Adar Aviam | Shahar Even-Dar Mandel | John Brown | Shasha Dothan | Yinon Zinger | Lior Zalmanson | Avgad Yavor | Alma Itzhaki | Ayala Netzer | Dan Cooper | Ido Keinan | Hadas Reshef | Amir Shibi | Itamar Sehaltiel and Nir Sharabi-Hoffman

Curator: Hadas Reshef

At the opening, Eran Hadas will read a sequence of Rotter.net headlines that he compiled following a two-month abstinence during his time abroad, and the musician Shira Z. Carmel will perform “Just Give Me a Drop of Luck to Buy You a Diamond” — depression songs that want to be there but are stuck here.

ABOUT

אודות

The days are those of neo-liberal right-wing rule in Israel, two years after a social protest that, for the first time, shed the armor of cynicism and despair and sparked hope in the hearts of the country’s citizens, especially its young people. Its decline, however, led to even deeper despondency. Prices are soaring, wages are eroding along with social rights, education promotes nationalism, the occupation continues alongside intensive settlement construction, and even the institution of partnership is crumbling; many emigrate, and others contemplate it daily. Human life seems increasingly devalued compared to political ideology and a predatory economy. All of this floods us almost obsessively through social networks. We are “dead inside” and yet somehow keep going.

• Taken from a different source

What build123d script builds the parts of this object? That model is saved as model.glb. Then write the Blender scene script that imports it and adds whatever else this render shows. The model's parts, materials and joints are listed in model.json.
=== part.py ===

Adar Aviam will present a poster from his series Conflicts, created after Operation Pillar of Defense. In his colorful and humorous paintings, he speaks of profound despair and disappointment, influenced by the Zionist ethos, his father’s injury in the Yom Kippur War, emotional scars from military service in the occupied territories, and his own emigration to Berlin.

In a similar spirit, Shasha Dothan, in her video installation, immerses her own image inside a German passport. Her photograph sings the immigration song I Love Germany, in which she performs a monologue about her split desire to stay in her beloved, tormented homeland versus the yearning for a new life that begins with a foreign passport and emigration.

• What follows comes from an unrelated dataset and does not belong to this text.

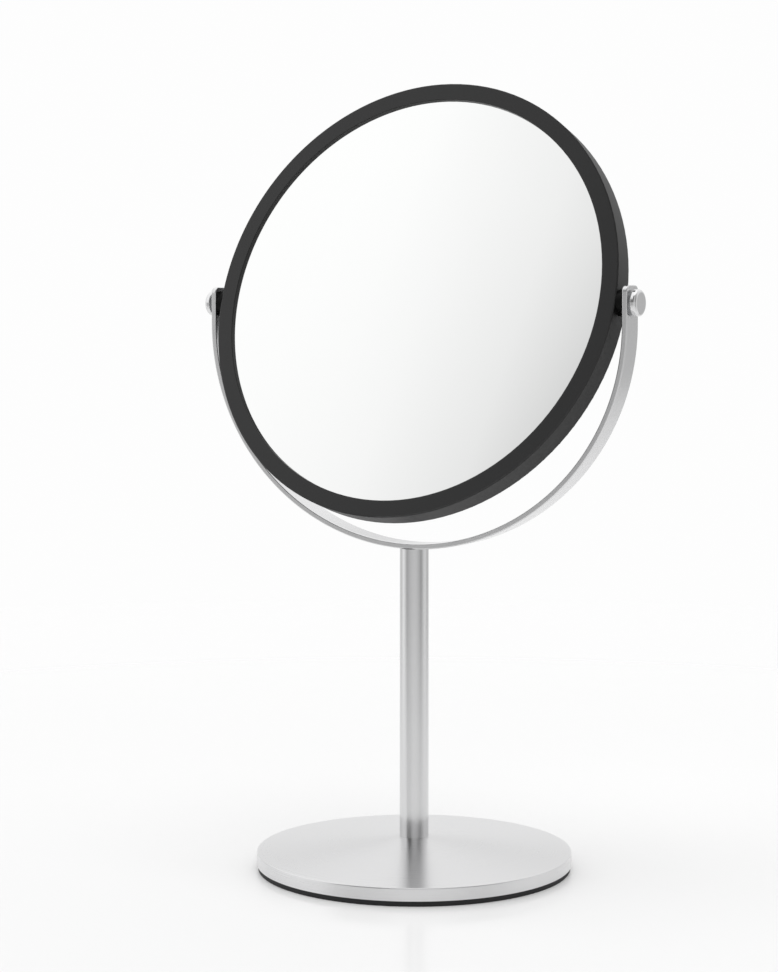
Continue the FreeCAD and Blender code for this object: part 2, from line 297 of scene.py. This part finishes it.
def make_floor():
    """Pale, softly glossy table top with a faint glow, that fades into the backdrop all round."""
    corners = []
    for step in range(FLOOR_SIDES):
        angle = 2 * math.pi * step / FLOOR_SIDES
        corners.append((FLOOR_RADIUS * math.cos(angle), FLOOR_RADIUS * math.sin(angle), 0))
    mesh = bpy.data.meshes.new("floor")
    mesh.from_pydata(corners, [], [tuple(range(FLOOR_SIDES))])
    floor = bpy.data.objects.new("floor", mesh)
    bpy.context.scene.collection.objects.link(floor)
    material, tree, shader = new_material("floor_white")
    shader.inputs["Base Color"].default_value = (FLOOR_WHITE, FLOOR_WHITE, FLOOR_WHITE, 1)
    shader.inputs["Emission Color"].default_value = (1, 1, 1, 1)
    shader.inputs["Emission Strength"].default_value = FLOOR_GLOW
    shader.inputs["IOR"].default_value = FLOOR_IOR
    shader.inputs["Roughness"].default_value = FLOOR_ROUGHNESS
    radius = length_node(tree, object_place(tree))
    fade = spread(tree, radius, FLOOR_FADE_STARTS, FLOOR_FADE_ENDS, 0.0, 1.0)
    clear = tree.nodes.new("ShaderNodeBsdfTransparent")
    mix = tree.nodes.new("ShaderNodeMixShader")
    tree.links.new(fade, mix.inputs["Fac"])
    tree.links.new(shader.outputs["BSDF"], mix.inputs[1])
    tree.links.new(clear.outputs["BSDF"], mix.inputs[2])
    tree.links.new(mix.outputs["Shader"], tree.nodes["Material Output"].inputs["Surface"])
    mesh.materials.append(material)


# ---------------------------------------------------------------- places on the object

def middle_of(name):
    low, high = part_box(name)
    return (low + high) / 2


PIVOT_HEIGHT = middle_of("pivot_pin_right").z
HEAD_CENTRE = middle_of("plain_mirror") / 2 + middle_of("magnifying_mirror") / 2
HEAD_TILT = math.radians(18.0)
YOKE_RADIUS = 0.1

# How far the noise moves on along a line for each unit of direction round Z
TURN_REACH = 0.02


def turned_place(tree):
    """(radius plus height, two small numbers that turn with the angle), for lines round Z."""
    x, y, z = separated(tree, object_place(tree))
    outwards = combined(tree, x, y, 0.0)
    turn_x, turn_y, _ = separated(tree, vector_node(tree, "NORMALIZE", outwards).outputs["Vector"])
    across = math_node(tree, "ADD", length_node(tree, outwards), z)
    small_x = math_node(tree, "MULTIPLY", turn_x, TURN_REACH)
    small_y = math_node(tree, "MULTIPLY", turn_y, TURN_REACH)
    return combined(tree, across, small_x, small_y)


def yoke_place(tree):
    """(along the strip, across the strip, 0), the strip running round the pivot."""
    x, y, z = separated(tree, object_place(tree))
    below = math_node(tree, "SUBTRACT", PIVOT_HEIGHT, z)
    angle = math_node(tree, "ARCTAN2", x, below)
    return combined(tree, math_node(tree, "MULTIPLY", angle, YOKE_RADIUS), y, 0.0)


def head_place(tree):
    """Coordinates about the mirror head's own axis, which is Z here."""
    mapping = tree.nodes.new("ShaderNodeMapping")
    mapping.vector_type = "TEXTURE"
    mapping.inputs["Location"].default_value = HEAD_CENTRE
    mapping.inputs["Rotation"].default_value = (math.pi / 2 - HEAD_TILT, 0, 0)
    tree.links.new(object_place(tree), mapping.inputs["Vector"])
    return mapping.outputs["Vector"]


# ---------------------------------------------------------------- materials
# Noise scales are per metre, and bump depths are in metres.

# Across and along the brush lines
ACROSS_LINES = 9000.0
ALONG_LINES = 120.0
ROUND_LINES = 60.0

# Turns the tangent so that the sheen runs the other way
QUARTER_TURN = 0.25

PATCH_SCALE = 40.0
PATCH_SHARE = 0.3
BRUSH_DEPTH = 0.00002
BRUSH_DARKER = 0.4
BRUSH_LIGHTER = 0.3


def brushed_steel(name, place_of, streak, colour, roughness, anisotropy, tangent_axis, rotation, relief):
    """Satin steel with fine brush lines. streak scales the coordinates, high across the lines;
    relief is how strongly the lines show."""
    material, tree, shader = new_material(name)
    place = place_of(tree)
    lines = noise(tree, stretched(tree, place, streak), 1.0, detail=4.0)
    patches = noise(tree, place, PATCH_SCALE, detail=2.0)
    both = mixed(tree, PATCH_SHARE, lines, patches)
    shade = varied_colour(tree, both, colour, BRUSH_DARKER * relief, BRUSH_LIGHTER * relief)
    tree.links.new(shade, shader.inputs["Base Color"])
    tree.links.new(varied(tree, both, roughness, relief), shader.inputs["Roughness"])
    shader.inputs["Metallic"].default_value = 1.0
    shader.inputs["Anisotropic"].default_value = anisotropy
    shader.inputs["Anisotropic Rotation"].default_value = rotation
    tangent = tree.nodes.new("ShaderNodeTangent")
    tangent.direction_type = "RADIAL"
    tangent.axis = tangent_axis
    tree.links.new(tangent.outputs["Tangent"], shader.inputs["Tangent"])
    bump(tree, shader, lines, relief, BRUSH_DEPTH)
    return material


FINE_GRAIN = 2500.0
CLOUD_SCALE = 60.0
GRAIN_VARIATION = 0.15
GRAIN_RELIEF = 0.15
GRAIN_DEPTH = 0.00004


def grained_plastic(tree, shader, place, colour, roughness, grain):
    """Moulded grain on a shader; returns the outputs of its uneven colour and roughness."""
    pores = noise(tree, place, grain, detail=2.0)
    cloud = noise(tree, place, CLOUD_SCALE, detail=3.0)
    bump(tree, shader, pores, GRAIN_RELIEF, GRAIN_DEPTH)
    shade = varied_colour(tree, cloud, colour, GRAIN_VARIATION, GRAIN_VARIATION)
    return shade, varied(tree, pores, roughness, GRAIN_VARIATION)


def moulded_plastic(name, colour, roughness, grain=FINE_GRAIN, specular=0.5):
    """Grained plastic, which also serves as rubber, foam and a painted casting."""
    material, tree, shader = new_material(name)
    shade, rough = grained_plastic(tree, shader, object_place(tree), colour, roughness, grain)
    tree.links.new(shade, shader.inputs["Base Color"])
    tree.links.new(rough, shader.inputs["Roughness"])
    shader.inputs["Specular IOR Level"].default_value = specular
    return material


FACE_INNER_RADIUS = 0.0851
FACE_OUTER_RADIUS = 0.0917
FACE_EDGE = 0.0001
# Painted shade: near black on the ring's walls, standing in for the dark surroundings they reflect
WALL_PAINTED_SHADE = (0.004, 0.004, 0.004)
WALL_ROUGHNESS = 0.5


def ring_plastic(name, colour, roughness):
    """Charcoal front and rear faces; the walls inside and outside them carry painted shade, near black,
    and the outer wall is duller.
    """
    material, tree, shader = new_material(name)
    shade, rough = grained_plastic(tree, shader, object_place(tree), colour, roughness, FINE_GRAIN)
    x, y, _ = separated(tree, head_place(tree))
    radius = length_node(tree, combined(tree, x, y, 0.0))
    past_lip = spread(tree, radius, FACE_INNER_RADIUS, FACE_INNER_RADIUS + FACE_EDGE, 0.0, 1.0)
    inside_rim = spread(tree, radius, FACE_OUTER_RADIUS, FACE_OUTER_RADIUS + FACE_EDGE, 1.0, 0.0)
    on_face = math_node(tree, "MULTIPLY", past_lip, inside_rim)
    # Off the faces, the walls take the painted shade colour
    tree.links.new(mixed_colour(tree, on_face, WALL_PAINTED_SHADE, shade), shader.inputs["Base Color"])
    tree.links.new(mixed(tree, inside_rim, WALL_ROUGHNESS, rough), shader.inputs["Roughness"])
    return material


METAL_HAZE_SCALE = 300.0
METAL_DARKER = 0.04
METAL_LIGHTER = 0.03
METAL_ROUGHNESS_VARIATION = 0.3


def polished_metal(name, colour, roughness):
    """Smooth metal, polished or plated, with an uneven haze."""
    material, tree, shader = new_material(name)
    haze = noise(tree, object_place(tree), METAL_HAZE_SCALE, detail=4.0)
    shade = varied_colour(tree, haze, colour, METAL_DARKER, METAL_LIGHTER)
    rough = varied(tree, haze, roughness, METAL_ROUGHNESS_VARIATION)
    tree.links.new(shade, shader.inputs["Base Color"])
    tree.links.new(rough, shader.inputs["Roughness"])
    shader.inputs["Metallic"].default_value = 1.0
    return material


SILVER = (0.90, 0.905, 0.90)
WIPING_SCALES = (9.0, 9.0, 30.0)
WIPING_ROUGHNESS = 0.03


def mirror_glass(name):
    """Silvered glass with the faintest wiping haze."""
    material, tree, shader = new_material(name)
    haze = noise(tree, stretched(tree, object_place(tree), WIPING_SCALES), 1.0, detail=5.0)
    shader.inputs["Base Color"].default_value = (*SILVER, 1)
    shader.inputs["Metallic"].default_value = 1.0
    tree.links.new(spread(tree, haze, 0.0, 1.0, 0.0, WIPING_ROUGHNESS), shader.inputs["Roughness"])
    return material


STEEL = (0.73, 0.73, 0.735)
SATIN_STEEL = (0.70, 0.70, 0.705)


def dress_brushed_parts():
    cover = brushed_steel(
        "cover_steel", turned_place, streak=(ACROSS_LINES, ROUND_LINES, ROUND_LINES), colour=STEEL,
        roughness=0.28, anisotropy=0.6, tangent_axis="Z", rotation=QUARTER_TURN, relief=0.1)
    tube = brushed_steel(
        "tube_steel", object_place, streak=(ACROSS_LINES, ACROSS_LINES, ALONG_LINES), colour=SATIN_STEEL,
        roughness=0.15, anisotropy=0.3, tangent_axis="Z", rotation=0.0, relief=0.2)
    strip = brushed_steel(
        "strip_steel", yoke_place, streak=(ALONG_LINES, ACROSS_LINES, 1.0), colour=STEEL,
        roughness=0.22, anisotropy=0.4, tangent_axis="Y", rotation=QUARTER_TURN, relief=0.2)
    dress(cover, "base_cover")
    dress(tube, "stem_tube")
    dress(strip, "yoke", "yoke_stud")


def dress_moulded_parts():
    dress(ring_plastic("frame_plastic", (0.010, 0.010, 0.0103), 0.30), "ring_frame", "rear_bezel")
    dress(moulded_plastic("pad_rubber", (0.018, 0.018, 0.019), 0.75, grain=1500.0), "foot_pad")
    dress(moulded_plastic("bushing_nylon", (0.002, 0.002, 0.002), 0.4, specular=0.12),
          "pivot_bushing_left", "pivot_bushing_right")
    dress(moulded_plastic("spacer_plastic", (0.12, 0.12, 0.12), 0.5), "spacer_ring")
    dress(moulded_plastic("foam", (0.75, 0.75, 0.73), 0.9, grain=900.0), "foam_sheet")
    dress(moulded_plastic("cast_weight", (0.12, 0.12, 0.125), 0.7, grain=700.0), "base_weight")


def dress_fittings():
    dress(polished_metal("plated_steel", (0.30, 0.305, 0.31), 0.35),
          "base_screw", "base_washer", "base_lock_washer", "friction_washer_left", "friction_washer_right")
    dress(polished_metal("brass_insert", (0.78, 0.62, 0.32), 0.3),
          "stem_plug_lower", "stem_plug_upper", "pivot_insert_left", "pivot_insert_right")
    dress(polished_metal("bright_pin", (0.76, 0.76, 0.765), 0.08), "pivot_pin_left", "pivot_pin_right")


make_camera()
make_world()
make_floor()
make_overhead_softbox()
dress_brushed_parts()
dress_moulded_parts()
dress_fittings()
dress(mirror_glass("silvered_glass"), "plain_mirror", "magnifying_mirror")

bpy.context.scene.view_settings.view_transform = "Standard"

Shahar Even-Dar Mandel, John Brown, Avgad Yavor, Dan Cooper, Ido Keinan, Amir Shibi, Itamar Sehaltiel, and Nir Sharabi-Hoffman regularly post statuses and memes on Facebook — critical reactions to current events. For many, these updates have replaced traditional news media, flooding timelines in an intense, sometimes aggressive, stream. In the exhibition, screenshots displaying the posts and their reactions will be printed. This mode of presentation might diverge from the original medium of the works but highlights how artworks are being created within the network, and how exhibiting them in a gallery — aside from fitting the theme of “dead inside” — raises questions about their place in the fields of art and culture.

“Excess Ability” is how Google’s new voice recognition technology mistranslates the word “Accessibility” in YouTube subtitles. By activating subtitles on video clips documenting the launch of the “automatic captions” app, Lior Zalmanson highlights the jarring contrast between technological hubris and the error-ridden results.

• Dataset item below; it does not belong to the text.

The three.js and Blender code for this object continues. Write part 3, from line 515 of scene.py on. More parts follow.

Yinon Zinger’s work Primitive Defense Mechanisms addresses the abandonment of humanistic values and principles under survival conditions.

Alma Itzhaki will present the painting Visit — a gathering of friends in a crumbling apartment that resembles more an interrogation cellar than a home.

A messy office featuring artworks by Picasso and Manet is depicted in Hadas Reshef’s digital painting Work Sets You Free, in which a sexist boss, who opposes the occupation, supports Peace Now, and loves his family, throws paperwork into the air to force the short-skirted secretaries to bend down and pick it up, all while dictating outrageous demands.

Ayala Netzer’s drawings are a daily documentation of her relationships with the few people close to her and the world around her — mostly sad or obsessive but filled with humor — with rooms swelling with yearning and anxiety, animals portraying humans, and dreams.